Most organisations have their own premises or establishment to host their offices, warehouses, archives and IT rooms. They may therefore limit certain risks arising from threats that are environmental in origin, deliberate and accidental, compromising confidentiality, integrity or availability needs over important or vital assets.   The introduction of secure areas, as well as restricted access to these areas, and therefore to assets found within them, significantly reduces the risk arising from deliberate or accidental threats.

Premises hosting important or vital assets must also be protected against environmental threats, such as fire (SMEs: see Fire), water damage, pollution, dust, corrosion, freezing temperatures, electrical damage or major incidents.

Please refer to the chapter devoted to the physical security of the organisation.

Physical access

The more important the asset, the more physical access must be controlled. The organisation will therefore have a “public” area, accessible to clients, and an internal area, only accessible to employees, as well as one or more secure areas only accessible to authorised personnel. Depending on their importance, the assets will only be deployed in the areas which correspond to their degree of protection. The security measures implemented should prevent physical intrusions.

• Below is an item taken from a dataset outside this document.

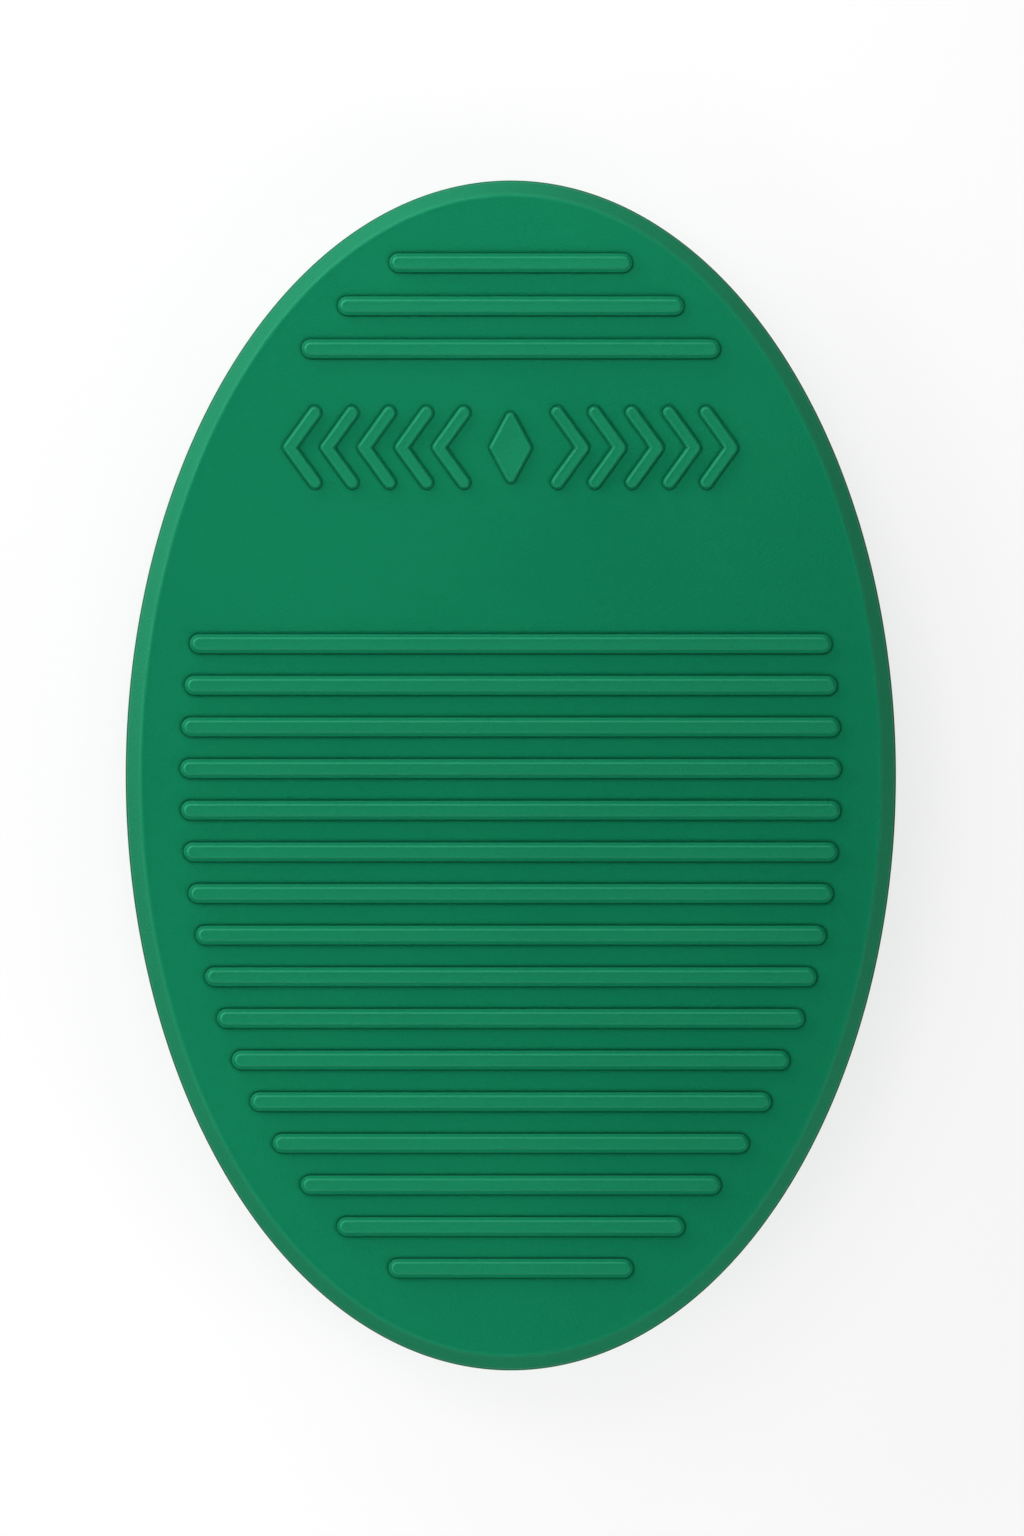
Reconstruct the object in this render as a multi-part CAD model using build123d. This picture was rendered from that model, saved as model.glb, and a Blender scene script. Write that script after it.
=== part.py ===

So a file server containing critical documents for the organisation should not be located in a room with open access. The probability of malicious actions or accidents would be too high. (SMEs: see Aggravated theft and Infiltrating the premises).

Communications and social networks

Social networks now form a part of our daily life. For companies and organisations, they present previously unheard of opportunities. Many companies have already turned them into an effective communications and marketing lever.

Although they present many benefits, it is important not to ignore the risks, including:

  • risk of loss of reputation
  • risk of infection by virus or malicious code circulating on social networks
  • risk of loss or disclosure of data
  • risk of phishing, scam or form of social engineering through social networks.

Some simple measures can be set up to prevent this.

Find out how to develop your presence on social networks without taking any pointless risks: Social networks, applications and web services: to be checked regularly.

Business trips

Business data (commercial or strategic data, search results, expertise, etc.) must also be protected during any business trips which may take place.

If laptop computers, removable media or paper media holding this type of data leave the secure enclosure of the company, specific precautions must be taken.